TASK: Count the lines containing "attach". Give the number alone.

DATA BLOCK:
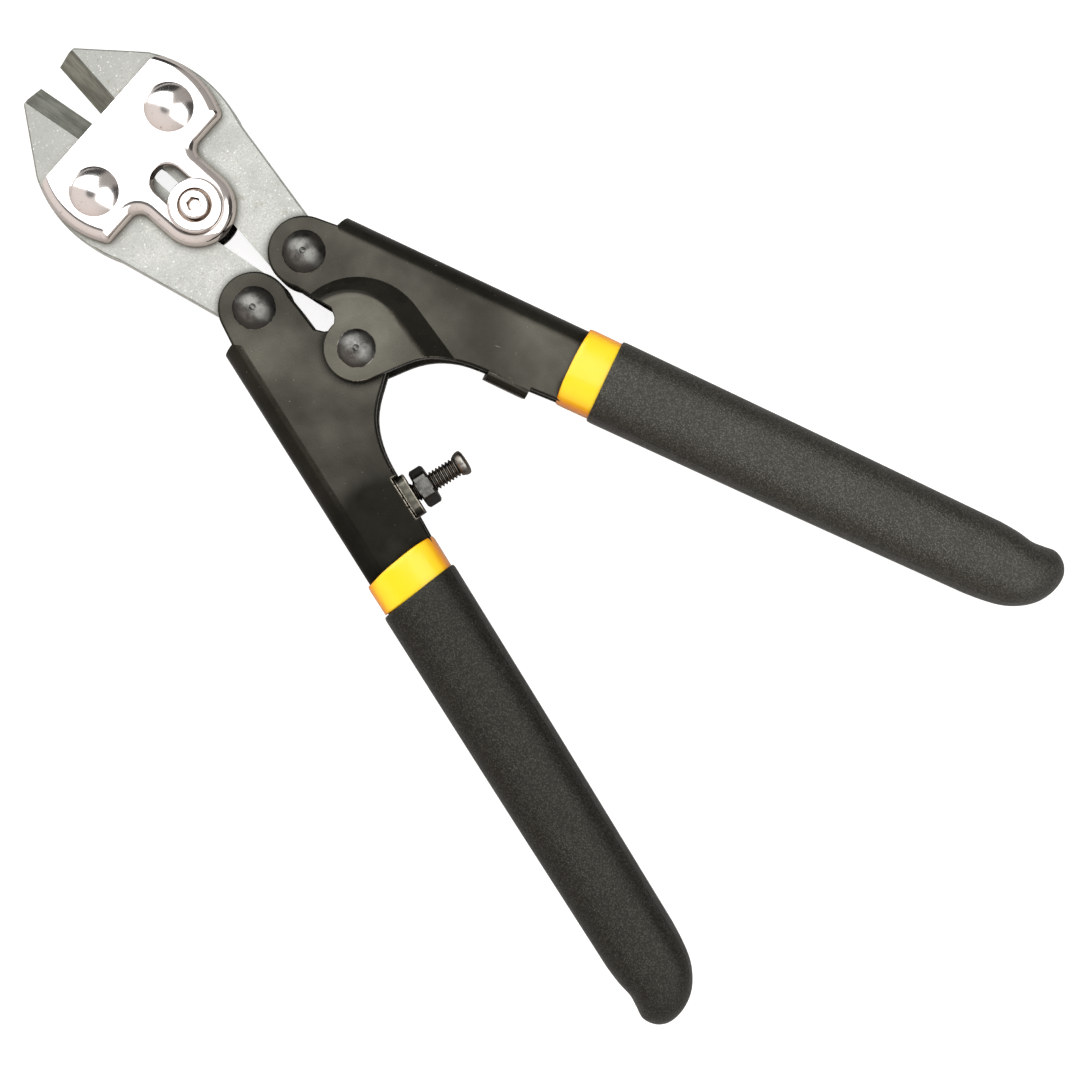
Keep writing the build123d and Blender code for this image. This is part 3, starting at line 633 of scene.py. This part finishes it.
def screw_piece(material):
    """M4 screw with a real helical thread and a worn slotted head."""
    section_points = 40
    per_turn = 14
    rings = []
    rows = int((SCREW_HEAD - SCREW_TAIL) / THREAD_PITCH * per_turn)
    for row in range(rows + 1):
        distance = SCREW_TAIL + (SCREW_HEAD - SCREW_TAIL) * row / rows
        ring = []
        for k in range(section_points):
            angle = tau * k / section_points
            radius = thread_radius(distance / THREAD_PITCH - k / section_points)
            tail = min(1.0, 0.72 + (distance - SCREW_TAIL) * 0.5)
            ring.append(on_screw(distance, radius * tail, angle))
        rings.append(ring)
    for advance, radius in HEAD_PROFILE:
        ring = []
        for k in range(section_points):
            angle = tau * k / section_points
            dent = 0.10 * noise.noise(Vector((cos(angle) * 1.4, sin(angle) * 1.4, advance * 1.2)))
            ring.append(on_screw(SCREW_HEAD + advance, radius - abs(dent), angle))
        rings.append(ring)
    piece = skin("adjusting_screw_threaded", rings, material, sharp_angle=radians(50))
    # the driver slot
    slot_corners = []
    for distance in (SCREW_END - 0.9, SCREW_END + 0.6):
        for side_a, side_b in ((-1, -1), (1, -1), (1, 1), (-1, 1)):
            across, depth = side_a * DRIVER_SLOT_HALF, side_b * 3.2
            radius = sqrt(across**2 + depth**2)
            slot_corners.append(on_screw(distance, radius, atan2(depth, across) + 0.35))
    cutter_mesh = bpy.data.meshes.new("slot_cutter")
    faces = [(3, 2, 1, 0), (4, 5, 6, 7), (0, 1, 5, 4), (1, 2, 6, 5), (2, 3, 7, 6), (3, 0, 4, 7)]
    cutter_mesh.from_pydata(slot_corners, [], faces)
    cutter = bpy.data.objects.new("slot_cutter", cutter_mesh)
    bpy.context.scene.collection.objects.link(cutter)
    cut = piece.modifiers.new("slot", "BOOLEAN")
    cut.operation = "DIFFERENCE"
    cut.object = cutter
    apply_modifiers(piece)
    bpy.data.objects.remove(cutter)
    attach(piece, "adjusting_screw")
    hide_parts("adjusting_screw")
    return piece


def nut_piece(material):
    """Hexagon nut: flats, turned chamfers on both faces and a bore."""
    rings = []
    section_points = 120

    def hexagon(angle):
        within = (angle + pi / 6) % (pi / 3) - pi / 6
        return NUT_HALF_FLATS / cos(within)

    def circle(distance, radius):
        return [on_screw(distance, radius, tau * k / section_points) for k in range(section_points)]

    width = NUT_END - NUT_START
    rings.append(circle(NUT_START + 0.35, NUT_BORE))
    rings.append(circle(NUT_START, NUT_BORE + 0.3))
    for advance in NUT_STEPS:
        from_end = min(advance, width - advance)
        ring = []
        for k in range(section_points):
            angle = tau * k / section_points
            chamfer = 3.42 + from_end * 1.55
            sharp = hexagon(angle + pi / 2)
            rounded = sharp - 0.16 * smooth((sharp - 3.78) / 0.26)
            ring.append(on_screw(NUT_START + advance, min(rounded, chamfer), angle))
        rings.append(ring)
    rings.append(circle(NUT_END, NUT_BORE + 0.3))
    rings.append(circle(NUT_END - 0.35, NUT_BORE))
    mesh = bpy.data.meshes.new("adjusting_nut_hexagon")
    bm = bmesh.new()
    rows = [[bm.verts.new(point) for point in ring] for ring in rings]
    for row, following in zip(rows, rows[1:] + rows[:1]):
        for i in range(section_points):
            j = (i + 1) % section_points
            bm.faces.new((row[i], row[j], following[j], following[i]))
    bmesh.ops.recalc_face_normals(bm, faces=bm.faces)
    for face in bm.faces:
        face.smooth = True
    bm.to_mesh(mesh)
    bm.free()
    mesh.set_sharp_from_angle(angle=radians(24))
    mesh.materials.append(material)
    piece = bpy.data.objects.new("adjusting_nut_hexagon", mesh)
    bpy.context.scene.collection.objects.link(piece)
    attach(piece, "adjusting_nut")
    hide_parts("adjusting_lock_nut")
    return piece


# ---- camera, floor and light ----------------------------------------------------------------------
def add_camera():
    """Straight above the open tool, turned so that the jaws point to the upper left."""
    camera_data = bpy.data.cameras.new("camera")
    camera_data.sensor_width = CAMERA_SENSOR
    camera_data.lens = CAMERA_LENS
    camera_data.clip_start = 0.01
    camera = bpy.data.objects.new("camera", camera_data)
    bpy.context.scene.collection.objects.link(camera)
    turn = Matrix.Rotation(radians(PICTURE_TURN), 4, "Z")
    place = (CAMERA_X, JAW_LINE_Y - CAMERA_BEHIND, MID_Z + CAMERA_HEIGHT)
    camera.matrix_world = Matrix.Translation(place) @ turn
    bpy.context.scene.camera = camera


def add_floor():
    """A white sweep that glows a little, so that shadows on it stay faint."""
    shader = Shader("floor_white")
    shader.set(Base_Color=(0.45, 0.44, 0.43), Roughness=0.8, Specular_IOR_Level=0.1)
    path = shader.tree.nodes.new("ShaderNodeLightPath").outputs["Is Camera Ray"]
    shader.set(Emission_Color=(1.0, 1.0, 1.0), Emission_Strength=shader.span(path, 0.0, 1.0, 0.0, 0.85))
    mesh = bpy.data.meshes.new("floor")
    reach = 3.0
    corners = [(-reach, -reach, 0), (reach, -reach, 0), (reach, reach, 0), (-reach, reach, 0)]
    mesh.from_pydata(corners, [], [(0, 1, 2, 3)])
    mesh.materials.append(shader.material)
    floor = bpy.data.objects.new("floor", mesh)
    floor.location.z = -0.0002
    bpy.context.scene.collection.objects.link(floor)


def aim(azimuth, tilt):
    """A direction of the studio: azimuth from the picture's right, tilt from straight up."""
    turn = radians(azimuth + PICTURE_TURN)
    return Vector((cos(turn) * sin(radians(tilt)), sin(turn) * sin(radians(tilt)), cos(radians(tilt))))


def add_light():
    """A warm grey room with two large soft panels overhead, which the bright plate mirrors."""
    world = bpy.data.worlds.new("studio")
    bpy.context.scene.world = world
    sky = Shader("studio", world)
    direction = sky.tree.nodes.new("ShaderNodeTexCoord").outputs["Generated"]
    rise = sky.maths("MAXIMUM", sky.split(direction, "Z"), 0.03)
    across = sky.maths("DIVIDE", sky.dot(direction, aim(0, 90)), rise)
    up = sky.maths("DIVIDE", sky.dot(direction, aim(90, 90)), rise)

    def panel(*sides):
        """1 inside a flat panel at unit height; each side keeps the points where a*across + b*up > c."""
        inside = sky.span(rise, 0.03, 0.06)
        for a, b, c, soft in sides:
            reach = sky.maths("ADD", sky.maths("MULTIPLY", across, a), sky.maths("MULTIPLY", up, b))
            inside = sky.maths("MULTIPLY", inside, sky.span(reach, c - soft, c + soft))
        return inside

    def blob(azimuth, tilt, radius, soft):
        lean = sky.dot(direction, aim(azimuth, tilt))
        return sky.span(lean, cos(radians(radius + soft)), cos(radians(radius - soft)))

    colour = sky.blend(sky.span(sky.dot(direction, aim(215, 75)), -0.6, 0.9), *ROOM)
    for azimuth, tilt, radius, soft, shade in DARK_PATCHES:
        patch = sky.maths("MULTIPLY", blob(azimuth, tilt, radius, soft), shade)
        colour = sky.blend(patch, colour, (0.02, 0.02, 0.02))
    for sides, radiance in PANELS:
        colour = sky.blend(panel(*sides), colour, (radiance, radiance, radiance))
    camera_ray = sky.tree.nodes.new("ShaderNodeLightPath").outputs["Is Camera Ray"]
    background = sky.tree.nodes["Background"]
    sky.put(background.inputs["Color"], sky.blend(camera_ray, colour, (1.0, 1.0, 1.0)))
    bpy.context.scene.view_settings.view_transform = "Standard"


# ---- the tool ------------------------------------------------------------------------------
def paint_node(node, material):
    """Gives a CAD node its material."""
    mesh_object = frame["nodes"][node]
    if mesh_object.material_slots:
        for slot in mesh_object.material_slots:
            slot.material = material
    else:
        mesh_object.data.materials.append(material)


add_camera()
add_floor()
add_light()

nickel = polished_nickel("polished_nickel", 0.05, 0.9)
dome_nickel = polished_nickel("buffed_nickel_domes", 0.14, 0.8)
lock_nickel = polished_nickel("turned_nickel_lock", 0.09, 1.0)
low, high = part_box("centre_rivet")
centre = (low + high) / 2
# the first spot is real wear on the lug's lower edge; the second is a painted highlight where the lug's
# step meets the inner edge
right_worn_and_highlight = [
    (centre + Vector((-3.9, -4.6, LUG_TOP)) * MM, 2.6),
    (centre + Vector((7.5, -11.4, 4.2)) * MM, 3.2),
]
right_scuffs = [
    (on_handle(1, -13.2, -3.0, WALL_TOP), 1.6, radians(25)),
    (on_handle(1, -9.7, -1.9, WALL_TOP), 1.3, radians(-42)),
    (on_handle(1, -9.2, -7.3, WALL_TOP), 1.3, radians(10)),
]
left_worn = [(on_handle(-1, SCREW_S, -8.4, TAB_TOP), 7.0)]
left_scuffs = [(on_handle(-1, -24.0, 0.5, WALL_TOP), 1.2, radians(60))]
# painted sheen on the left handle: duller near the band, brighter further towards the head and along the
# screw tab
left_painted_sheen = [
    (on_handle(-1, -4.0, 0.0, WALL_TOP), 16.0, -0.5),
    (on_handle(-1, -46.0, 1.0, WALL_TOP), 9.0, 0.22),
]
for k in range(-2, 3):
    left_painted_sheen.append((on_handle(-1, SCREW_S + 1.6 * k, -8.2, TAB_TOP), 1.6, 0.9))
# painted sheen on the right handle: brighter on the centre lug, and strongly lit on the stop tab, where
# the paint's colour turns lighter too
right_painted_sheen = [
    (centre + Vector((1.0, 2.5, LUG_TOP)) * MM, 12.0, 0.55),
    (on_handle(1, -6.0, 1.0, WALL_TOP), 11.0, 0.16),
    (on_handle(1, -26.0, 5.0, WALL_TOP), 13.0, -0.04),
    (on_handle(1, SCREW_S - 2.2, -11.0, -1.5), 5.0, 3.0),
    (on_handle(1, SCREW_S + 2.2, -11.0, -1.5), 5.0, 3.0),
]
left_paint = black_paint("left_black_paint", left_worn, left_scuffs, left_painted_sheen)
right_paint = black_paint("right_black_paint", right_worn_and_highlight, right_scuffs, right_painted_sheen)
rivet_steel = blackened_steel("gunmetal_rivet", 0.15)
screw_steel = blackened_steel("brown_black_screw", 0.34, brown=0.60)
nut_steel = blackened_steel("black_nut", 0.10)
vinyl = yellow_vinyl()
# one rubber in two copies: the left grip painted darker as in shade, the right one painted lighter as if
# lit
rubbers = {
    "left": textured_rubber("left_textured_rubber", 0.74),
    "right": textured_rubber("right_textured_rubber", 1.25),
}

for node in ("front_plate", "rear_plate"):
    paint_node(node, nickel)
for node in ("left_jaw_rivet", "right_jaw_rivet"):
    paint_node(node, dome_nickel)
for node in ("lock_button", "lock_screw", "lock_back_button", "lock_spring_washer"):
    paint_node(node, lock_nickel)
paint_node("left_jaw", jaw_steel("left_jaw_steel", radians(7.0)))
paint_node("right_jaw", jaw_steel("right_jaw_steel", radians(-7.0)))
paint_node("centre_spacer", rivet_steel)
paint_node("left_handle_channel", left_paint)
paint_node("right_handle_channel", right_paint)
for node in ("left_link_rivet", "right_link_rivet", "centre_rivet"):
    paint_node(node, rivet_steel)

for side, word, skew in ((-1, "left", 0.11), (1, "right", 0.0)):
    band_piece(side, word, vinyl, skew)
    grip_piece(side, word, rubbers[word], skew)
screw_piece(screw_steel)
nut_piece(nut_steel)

THE RESULT: 2